I also tested the frequency response of the Pass Labs INT-25 at 2 Volts output into an 8 Ω load. The amplifier was essentially flat from DC to 20,000 Hz though I did measure an insignificant drop of ~1 dB at 20 kHz. The response gently attenuated above that and was approximately 6 dB down at 80 kHz.
PASS LABS’ INT-25 runs in pure Class A, produces well over it rated power, is built like a tank, and sounds like a dream.
- Amazing build quality.
- Handy little remote control.
- Tightly controlled bass.
- Sweet treble.
- All-around musicality lets you get lost in the music.
- Balance control.
- Polarity toggle.
The INT-25 is an incredible integrated amplifier. It is nice looking with a utilitarian aesthetic. To me, the visual beauty of the INT-25 is most expressed through its great build quality – it has a thick aluminum faceplate that is finely machined and clearly etched. The massive heatsinks weave their swooping webs, adding to the striking look of the amp. The rear panel features excellent-quality speaker binding posts and RCA jacks. The remote is a substantial piece machined from a block of aluminum. On the whole, the INT-25 doesn’t have a super stylish look, but it gets the job done while its beauty lies in the quality of the materials and quality of the execution. The whole package exudes quality and a sense of confidence the product will endure for many decades.

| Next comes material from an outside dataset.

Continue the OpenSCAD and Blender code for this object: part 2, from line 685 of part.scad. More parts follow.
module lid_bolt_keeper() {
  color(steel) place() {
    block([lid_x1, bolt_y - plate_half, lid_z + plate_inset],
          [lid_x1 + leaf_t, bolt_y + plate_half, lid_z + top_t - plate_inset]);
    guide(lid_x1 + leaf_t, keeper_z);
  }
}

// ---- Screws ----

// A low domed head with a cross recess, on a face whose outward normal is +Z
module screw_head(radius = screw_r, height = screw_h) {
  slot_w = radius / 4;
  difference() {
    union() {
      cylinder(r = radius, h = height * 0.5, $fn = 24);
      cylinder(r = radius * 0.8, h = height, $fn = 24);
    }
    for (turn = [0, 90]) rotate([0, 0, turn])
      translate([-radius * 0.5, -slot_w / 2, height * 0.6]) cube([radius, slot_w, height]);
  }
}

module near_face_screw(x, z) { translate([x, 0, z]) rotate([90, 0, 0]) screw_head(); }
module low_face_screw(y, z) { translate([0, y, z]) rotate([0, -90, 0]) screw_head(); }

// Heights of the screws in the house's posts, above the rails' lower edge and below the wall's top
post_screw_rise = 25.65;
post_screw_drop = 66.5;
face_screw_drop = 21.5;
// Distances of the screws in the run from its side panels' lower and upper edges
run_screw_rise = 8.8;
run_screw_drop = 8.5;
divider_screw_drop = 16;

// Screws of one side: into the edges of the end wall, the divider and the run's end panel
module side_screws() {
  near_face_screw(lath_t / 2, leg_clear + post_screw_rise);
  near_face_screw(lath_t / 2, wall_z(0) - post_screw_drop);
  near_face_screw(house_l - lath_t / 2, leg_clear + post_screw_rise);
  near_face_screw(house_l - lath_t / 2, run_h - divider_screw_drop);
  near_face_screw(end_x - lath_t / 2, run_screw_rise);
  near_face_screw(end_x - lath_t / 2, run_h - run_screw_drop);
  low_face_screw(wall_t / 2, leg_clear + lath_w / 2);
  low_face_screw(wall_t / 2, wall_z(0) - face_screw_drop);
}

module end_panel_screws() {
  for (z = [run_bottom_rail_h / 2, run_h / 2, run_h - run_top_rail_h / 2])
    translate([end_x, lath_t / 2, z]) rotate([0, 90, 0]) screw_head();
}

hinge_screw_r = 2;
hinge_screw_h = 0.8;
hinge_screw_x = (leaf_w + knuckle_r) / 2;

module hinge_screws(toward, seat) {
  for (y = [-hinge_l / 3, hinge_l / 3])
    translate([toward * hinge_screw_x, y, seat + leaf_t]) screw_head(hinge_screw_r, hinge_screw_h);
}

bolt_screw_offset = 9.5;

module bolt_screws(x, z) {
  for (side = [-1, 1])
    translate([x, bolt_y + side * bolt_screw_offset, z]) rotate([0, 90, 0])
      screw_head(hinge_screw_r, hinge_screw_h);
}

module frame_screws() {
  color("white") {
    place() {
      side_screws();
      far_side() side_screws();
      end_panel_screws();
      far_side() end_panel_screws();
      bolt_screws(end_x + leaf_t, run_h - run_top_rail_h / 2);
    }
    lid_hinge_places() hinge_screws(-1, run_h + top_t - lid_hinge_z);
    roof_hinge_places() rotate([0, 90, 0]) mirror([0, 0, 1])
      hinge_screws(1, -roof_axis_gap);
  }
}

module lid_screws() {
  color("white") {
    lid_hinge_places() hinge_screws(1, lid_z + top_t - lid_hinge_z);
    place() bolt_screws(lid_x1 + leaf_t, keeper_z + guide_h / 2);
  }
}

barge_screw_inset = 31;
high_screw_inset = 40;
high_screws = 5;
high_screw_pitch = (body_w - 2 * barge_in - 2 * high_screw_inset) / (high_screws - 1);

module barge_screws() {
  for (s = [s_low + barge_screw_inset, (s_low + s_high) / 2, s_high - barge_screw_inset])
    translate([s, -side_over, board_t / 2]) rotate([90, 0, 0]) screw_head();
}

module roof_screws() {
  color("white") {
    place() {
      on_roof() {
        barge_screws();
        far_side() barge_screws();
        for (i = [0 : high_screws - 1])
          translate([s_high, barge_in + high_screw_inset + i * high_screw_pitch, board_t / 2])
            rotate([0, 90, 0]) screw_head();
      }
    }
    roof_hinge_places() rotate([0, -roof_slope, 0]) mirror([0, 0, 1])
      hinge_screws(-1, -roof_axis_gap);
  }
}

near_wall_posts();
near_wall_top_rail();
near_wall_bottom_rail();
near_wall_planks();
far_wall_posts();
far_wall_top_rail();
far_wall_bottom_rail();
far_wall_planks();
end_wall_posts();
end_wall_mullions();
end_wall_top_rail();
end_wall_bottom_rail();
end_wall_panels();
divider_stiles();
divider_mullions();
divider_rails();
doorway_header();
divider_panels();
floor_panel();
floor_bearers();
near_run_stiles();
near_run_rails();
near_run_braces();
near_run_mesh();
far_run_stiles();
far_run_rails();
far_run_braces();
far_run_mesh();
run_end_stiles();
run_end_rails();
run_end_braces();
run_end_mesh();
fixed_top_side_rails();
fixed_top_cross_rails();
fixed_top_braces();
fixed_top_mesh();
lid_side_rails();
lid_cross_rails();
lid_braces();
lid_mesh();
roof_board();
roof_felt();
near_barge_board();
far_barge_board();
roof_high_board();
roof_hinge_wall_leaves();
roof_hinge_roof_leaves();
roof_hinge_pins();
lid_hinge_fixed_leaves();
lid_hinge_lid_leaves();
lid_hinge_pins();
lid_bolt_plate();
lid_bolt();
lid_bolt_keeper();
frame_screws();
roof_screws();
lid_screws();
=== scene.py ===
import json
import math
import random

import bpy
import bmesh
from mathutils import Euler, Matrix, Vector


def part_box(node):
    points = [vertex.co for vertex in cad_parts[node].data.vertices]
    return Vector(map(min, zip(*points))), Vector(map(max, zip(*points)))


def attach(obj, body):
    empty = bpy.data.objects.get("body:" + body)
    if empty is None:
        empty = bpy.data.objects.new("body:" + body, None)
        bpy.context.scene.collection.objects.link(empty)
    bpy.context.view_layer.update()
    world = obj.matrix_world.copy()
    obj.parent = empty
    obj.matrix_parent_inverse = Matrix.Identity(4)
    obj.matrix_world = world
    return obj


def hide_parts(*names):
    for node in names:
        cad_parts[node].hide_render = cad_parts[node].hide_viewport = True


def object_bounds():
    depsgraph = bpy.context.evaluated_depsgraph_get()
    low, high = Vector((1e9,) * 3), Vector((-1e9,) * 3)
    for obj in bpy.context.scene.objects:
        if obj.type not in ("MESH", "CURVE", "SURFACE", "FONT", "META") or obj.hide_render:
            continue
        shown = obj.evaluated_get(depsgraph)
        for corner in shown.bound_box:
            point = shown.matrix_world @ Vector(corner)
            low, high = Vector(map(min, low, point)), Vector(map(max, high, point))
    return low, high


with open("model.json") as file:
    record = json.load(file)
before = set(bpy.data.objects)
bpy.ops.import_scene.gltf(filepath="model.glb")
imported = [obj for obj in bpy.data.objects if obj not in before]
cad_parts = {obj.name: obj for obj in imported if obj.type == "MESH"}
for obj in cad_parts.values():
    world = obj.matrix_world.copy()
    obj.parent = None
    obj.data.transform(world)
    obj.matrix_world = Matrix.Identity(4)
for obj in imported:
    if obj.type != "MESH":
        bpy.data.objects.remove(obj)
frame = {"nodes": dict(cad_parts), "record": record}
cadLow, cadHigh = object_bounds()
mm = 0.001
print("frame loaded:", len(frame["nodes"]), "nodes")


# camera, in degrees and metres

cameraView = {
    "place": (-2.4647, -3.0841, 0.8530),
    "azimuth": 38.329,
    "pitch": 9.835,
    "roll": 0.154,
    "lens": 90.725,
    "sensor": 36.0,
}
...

In terms of performance, the amp had no audible weaknesses. It also did not color the music. In fact, the music was as pristine and natural as any amplifier I have ever heard. Let’s not forget the bass. You may laugh when I tell you this 25 watt per channel amp in fact has some of the best, tightest, and most extended bass I have heard. But it does.

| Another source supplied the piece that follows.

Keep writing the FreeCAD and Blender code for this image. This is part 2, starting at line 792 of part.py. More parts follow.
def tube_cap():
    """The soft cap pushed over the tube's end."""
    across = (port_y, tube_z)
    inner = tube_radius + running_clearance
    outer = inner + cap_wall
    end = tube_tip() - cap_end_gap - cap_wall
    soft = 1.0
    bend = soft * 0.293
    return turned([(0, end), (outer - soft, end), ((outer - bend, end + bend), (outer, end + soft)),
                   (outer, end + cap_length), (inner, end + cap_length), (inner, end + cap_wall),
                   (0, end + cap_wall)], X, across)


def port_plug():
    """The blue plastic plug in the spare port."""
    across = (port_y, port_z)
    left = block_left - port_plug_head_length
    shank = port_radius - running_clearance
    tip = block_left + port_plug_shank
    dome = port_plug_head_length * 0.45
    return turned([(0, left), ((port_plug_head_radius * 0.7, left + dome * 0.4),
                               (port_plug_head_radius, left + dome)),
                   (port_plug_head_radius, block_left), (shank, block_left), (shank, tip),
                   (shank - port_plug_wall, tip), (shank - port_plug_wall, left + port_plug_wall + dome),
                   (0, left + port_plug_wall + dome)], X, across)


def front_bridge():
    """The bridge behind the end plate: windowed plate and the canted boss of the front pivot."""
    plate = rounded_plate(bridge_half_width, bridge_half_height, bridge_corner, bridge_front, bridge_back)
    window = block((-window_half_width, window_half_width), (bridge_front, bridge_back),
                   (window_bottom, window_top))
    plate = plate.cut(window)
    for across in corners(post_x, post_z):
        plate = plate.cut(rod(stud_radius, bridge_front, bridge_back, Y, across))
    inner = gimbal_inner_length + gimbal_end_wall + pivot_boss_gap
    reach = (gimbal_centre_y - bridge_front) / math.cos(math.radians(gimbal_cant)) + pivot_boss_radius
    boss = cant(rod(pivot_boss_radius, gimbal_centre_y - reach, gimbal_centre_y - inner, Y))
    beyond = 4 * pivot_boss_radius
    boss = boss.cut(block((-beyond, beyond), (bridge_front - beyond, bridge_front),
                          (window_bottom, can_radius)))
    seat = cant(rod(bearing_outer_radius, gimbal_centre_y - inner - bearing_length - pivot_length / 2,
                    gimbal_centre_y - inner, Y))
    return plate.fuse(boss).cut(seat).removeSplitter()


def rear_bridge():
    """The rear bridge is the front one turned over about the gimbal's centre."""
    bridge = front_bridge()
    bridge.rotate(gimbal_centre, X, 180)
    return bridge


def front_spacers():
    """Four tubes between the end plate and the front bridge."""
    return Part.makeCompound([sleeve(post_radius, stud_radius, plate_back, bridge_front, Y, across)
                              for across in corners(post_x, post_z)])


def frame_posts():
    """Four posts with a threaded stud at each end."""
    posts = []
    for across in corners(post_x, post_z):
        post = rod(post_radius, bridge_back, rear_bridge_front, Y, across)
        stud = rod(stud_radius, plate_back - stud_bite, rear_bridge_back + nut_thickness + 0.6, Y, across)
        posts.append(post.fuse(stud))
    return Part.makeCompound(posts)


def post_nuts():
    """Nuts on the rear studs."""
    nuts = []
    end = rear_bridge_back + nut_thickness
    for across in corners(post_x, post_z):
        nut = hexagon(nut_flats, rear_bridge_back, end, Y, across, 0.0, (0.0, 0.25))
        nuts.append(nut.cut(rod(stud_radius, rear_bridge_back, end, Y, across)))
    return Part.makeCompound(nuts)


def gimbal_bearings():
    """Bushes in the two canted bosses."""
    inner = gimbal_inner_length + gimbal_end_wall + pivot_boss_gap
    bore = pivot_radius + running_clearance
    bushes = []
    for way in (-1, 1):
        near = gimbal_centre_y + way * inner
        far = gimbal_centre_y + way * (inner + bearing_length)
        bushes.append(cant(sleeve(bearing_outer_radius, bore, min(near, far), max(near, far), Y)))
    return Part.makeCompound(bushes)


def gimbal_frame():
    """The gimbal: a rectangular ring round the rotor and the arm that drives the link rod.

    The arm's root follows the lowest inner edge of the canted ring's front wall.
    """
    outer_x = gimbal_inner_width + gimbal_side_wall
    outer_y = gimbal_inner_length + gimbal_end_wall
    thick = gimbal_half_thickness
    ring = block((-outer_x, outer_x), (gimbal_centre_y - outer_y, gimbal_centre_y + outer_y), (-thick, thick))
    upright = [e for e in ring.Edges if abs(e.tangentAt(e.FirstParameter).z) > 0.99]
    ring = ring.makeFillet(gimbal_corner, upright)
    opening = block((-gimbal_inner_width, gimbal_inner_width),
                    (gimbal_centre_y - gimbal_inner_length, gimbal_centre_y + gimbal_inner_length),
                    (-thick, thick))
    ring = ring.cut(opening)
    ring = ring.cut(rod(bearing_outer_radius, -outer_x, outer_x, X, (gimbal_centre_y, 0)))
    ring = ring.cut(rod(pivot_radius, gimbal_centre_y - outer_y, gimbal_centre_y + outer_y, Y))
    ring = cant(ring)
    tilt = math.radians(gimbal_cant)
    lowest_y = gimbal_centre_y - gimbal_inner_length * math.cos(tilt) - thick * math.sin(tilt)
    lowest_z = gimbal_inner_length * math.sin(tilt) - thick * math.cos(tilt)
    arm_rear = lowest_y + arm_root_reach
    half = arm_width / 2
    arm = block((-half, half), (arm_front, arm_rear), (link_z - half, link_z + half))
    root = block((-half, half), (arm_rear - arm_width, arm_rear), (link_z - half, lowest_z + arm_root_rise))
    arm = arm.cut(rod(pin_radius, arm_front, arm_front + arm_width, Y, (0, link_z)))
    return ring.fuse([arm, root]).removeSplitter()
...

The INT-25 was also transparent and extended to the point I could discern subtle differences in the tweeters between the speakers I used in this review.
Mr. Colburn and the Pass Labs team have a real winner on their hands. Just be sure you find a well-ventilated spot for thus hot-running Class A amp. And it runs even hotter by virtue of producing more than double the rated power! What’s not to like?